Ten minutes of the half had gone before the Blackpool goal was in peril. Then, after Logie had refused to shoot in a scoring position, Denis Compton rocked the side net by shooting at once.

CHANCE LOST

Mortensen heads wide near goal

This was as tame a half as I have seen for a long time. The two goalkeepers were almost spectators.

The football had an authentic class about it, but no punch whatever until Swindin punched out a McIntosh centre, fell full length and was still sprawling as Mortensen shot the ball over the bar.

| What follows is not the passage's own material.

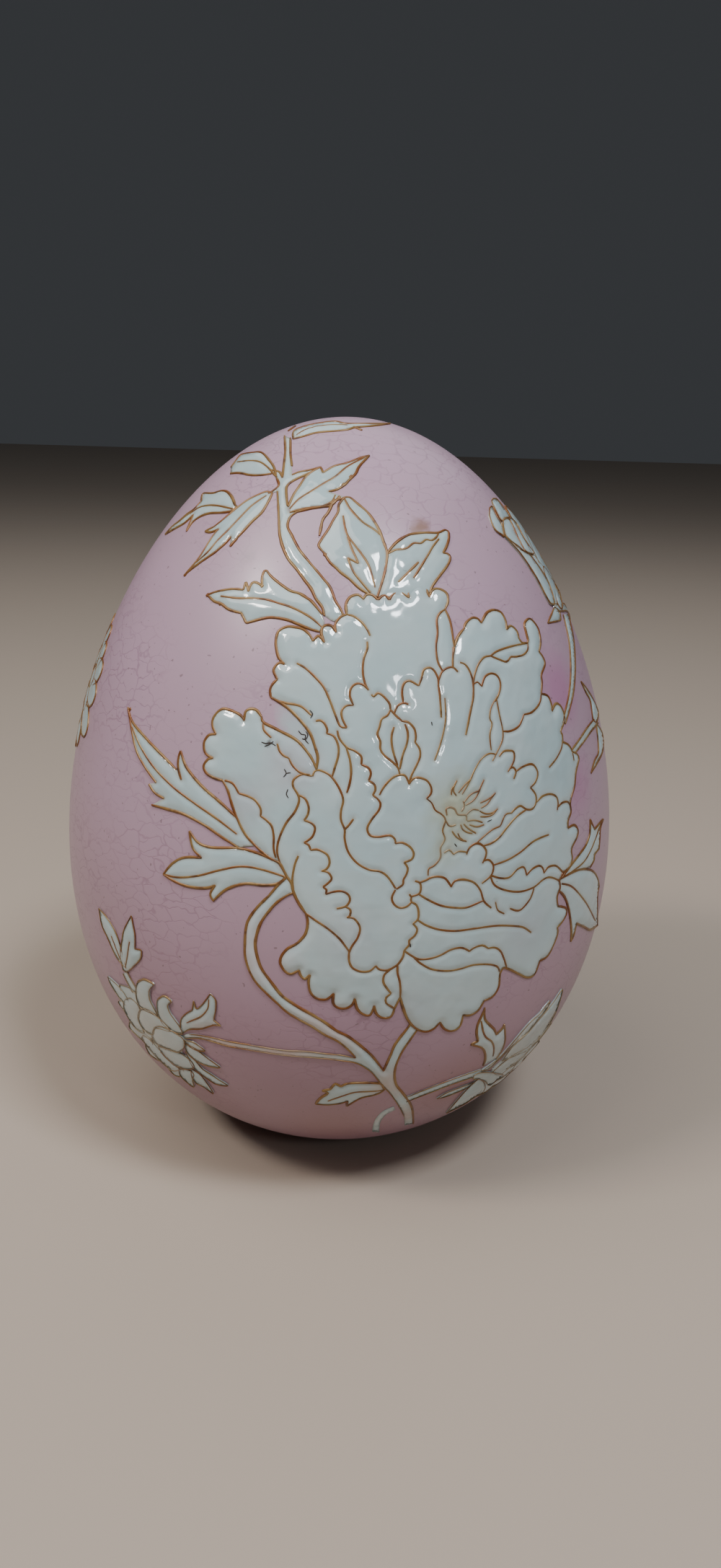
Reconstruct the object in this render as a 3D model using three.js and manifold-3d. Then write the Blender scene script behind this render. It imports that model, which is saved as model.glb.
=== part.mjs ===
// Ceramic decorative egg with a raised white enamel peony, leaves and stems.
// Millimetres, +Z up, origin at the centre of the flat foot, peony towards -Y.
import * as THREE from 'three';
import { mergeVertices } from 'three/addons/utils/BufferGeometryUtils.js';
import Module from 'manifold-3d';

const wasm = await Module();
wasm.setup();

// Driving dimensions of the body
const HEIGHT = 150;
const HALF_LENGTH = 76.2;
const BELLY_RADIUS = 56.7;
const TAPER = 0.139;
const FULLNESS = 0.017;
const ROUND_STEPS = 36;
const PROFILE_STEPS = 18;

// Driving dimensions of the raised enamel
const ENAMEL = 0.6;
const GROOVE_WIDTH = 0.8;
const STEM_WIDTH = 1.6;

// Side flowers: petal width, degrees they spread either way, how far along its length
// a petal is widest, and the length of the outermost petals as a share of the middle one
const PETAL_WIDTH = 5;
const BLOOM_SPREAD = 75;
const PETAL_SHOULDER = 0.75;
const OUTER_PETAL = 0.78;

// Half width of a plain leaf as a share of its length
const LEAF_HALF_WIDTH = 0.17;

// Reach of the enamel's raw solids inside and outside the body
const SINK = 7;
const PROUD = 5;

// Fineness: straight pieces in an arc, the bulge under which two are enough,
// steps of a walk over the surface, the width of a ring that gives the slope,
// the smallest detail kept and the distance within which corners are one
const ARC_STEPS = 3;
const SHALLOW_BULGE = 0.3;
const WALK_STEPS = 4;
const SLOPE_RING = 0.1;
const SMALLEST_STEP = 0.06;
const SAME_CORNER = 1e-4;

// The drawing sheet: what an eye in front of the egg sees, in sheet units.
// The eye stands EYE_DISTANCE from the egg's centre, raised by EYE_RISE degrees,
// and SHEET_FOCUS is the distance from the eye to the sheet in sheet units.
// The sheet is swung, tipped and leant by a few degrees, and NEAR is how far
// before the eye the solids cut along its sight lines begin.
const EYE_DISTANCE = 262.8;
const EYE_RISE = 18;
const SHEET_FOCUS = 1696;
const SHEET_CENTRE = [500, 1087];
const SHEET_SWING = 0.95;
const SHEET_TIP = -0.17;
const SHEET_LEAN = 1.69;
const NEAR = 170;

const centreHeight = HEIGHT - HALF_LENGTH;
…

A minute later, with the game waking up. Farm beat out Forbes’ low scoring shot in a sideway dive at a ball bouncing fast away from him.

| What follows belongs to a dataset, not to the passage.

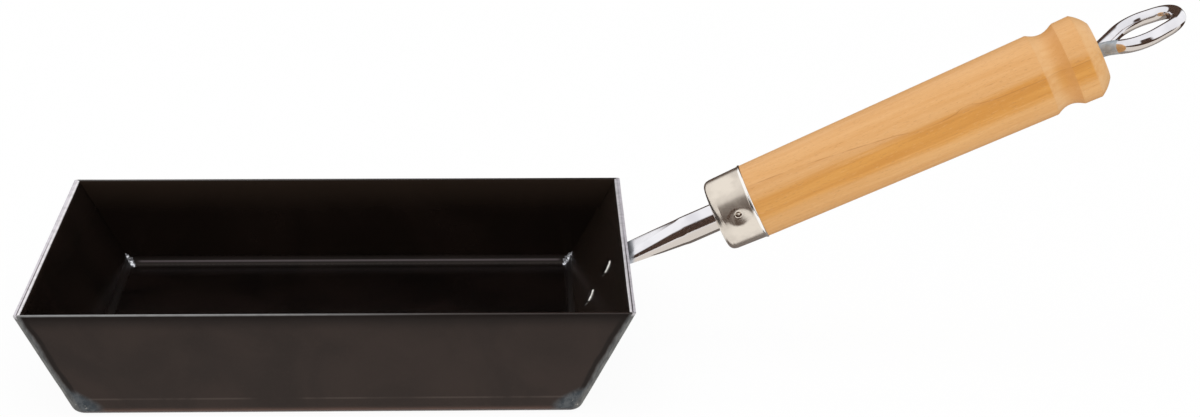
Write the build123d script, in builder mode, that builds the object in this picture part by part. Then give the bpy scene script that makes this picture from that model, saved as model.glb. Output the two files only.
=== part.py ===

Blackpool had still not lost, should have made it 2-1 15 minutes from time as Mortensen shot wide a ball headed to him by Fenton not half a dozen yards from Swindin. Fenton shot into the Arsenal goalkeeper’s hands with Blackpool still pressing, but finding few shooting positions.

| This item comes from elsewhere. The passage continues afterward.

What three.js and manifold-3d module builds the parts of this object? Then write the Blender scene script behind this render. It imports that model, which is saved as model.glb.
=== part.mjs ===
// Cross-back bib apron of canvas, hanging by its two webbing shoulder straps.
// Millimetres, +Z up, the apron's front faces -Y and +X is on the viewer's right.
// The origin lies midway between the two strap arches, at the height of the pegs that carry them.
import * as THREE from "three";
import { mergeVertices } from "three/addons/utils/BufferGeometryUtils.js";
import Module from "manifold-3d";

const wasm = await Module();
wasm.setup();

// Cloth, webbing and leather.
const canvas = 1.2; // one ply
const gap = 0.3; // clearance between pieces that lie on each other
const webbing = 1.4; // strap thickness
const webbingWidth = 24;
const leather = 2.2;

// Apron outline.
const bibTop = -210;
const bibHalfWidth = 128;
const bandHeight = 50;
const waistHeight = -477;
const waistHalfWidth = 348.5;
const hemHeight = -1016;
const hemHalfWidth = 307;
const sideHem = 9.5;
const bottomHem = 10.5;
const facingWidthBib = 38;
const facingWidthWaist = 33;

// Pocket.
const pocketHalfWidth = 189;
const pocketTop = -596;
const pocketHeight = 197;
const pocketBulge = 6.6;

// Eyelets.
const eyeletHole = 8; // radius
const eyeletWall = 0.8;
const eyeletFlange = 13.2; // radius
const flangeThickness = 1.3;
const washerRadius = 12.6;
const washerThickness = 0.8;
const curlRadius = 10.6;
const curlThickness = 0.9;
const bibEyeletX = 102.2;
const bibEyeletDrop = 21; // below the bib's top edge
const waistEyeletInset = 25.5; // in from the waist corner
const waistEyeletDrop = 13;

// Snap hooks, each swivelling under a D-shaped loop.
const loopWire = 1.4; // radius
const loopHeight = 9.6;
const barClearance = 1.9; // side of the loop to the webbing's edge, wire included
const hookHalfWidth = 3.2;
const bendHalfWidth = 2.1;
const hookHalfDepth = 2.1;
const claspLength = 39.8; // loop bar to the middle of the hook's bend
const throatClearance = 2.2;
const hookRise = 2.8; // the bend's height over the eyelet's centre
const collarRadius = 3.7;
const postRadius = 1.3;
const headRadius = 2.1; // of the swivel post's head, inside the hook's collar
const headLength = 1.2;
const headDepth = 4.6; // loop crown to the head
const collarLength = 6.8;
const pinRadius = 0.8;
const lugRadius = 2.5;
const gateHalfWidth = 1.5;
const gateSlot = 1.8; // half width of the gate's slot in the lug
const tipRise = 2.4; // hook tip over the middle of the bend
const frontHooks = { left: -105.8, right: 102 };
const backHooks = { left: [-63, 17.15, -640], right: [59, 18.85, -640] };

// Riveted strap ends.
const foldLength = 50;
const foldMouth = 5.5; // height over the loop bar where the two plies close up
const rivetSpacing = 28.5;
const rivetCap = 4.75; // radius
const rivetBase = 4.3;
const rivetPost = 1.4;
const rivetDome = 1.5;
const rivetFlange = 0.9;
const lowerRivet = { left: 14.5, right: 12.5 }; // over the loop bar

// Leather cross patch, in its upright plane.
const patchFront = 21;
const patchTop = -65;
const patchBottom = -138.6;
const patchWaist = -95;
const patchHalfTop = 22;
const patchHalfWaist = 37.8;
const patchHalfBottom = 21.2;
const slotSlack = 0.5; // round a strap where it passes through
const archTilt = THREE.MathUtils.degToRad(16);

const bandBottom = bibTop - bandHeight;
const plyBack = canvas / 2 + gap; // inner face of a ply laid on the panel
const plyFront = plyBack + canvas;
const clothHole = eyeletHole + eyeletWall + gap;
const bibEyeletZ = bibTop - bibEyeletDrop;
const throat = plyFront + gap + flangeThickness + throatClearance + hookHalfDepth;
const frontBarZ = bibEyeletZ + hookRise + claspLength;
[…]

To the end constant Blackpool raids were repeatedly halted by the tall Arsenal defence. You could dismiss it as an end-of-the- season game. It was the first Arsenal had won since the end of February.

 Attendance 47,000.

Result:

ARSENAL 2 (Lishman 1, 37 mins)

BLACKPOOL 0


Blackpool seemed fated to lose this game after the Arsenal’s early freak goal.

Yet the London team were often in retreat and two goals might not have been sufficient to win if Blackpool had only taken their chances.

Even a forward line of unfamiliar formation achieved sufficient order to outplay a tiring Arsenal in the second half.

The Fenton-McCall wing, in fact, was a progressive force at times. If there had been fewer passes and more shots even this game might have been retrieved.

One marksman and Blackpool could have snatched a point from a game which earlier had seemed lost irretrievably.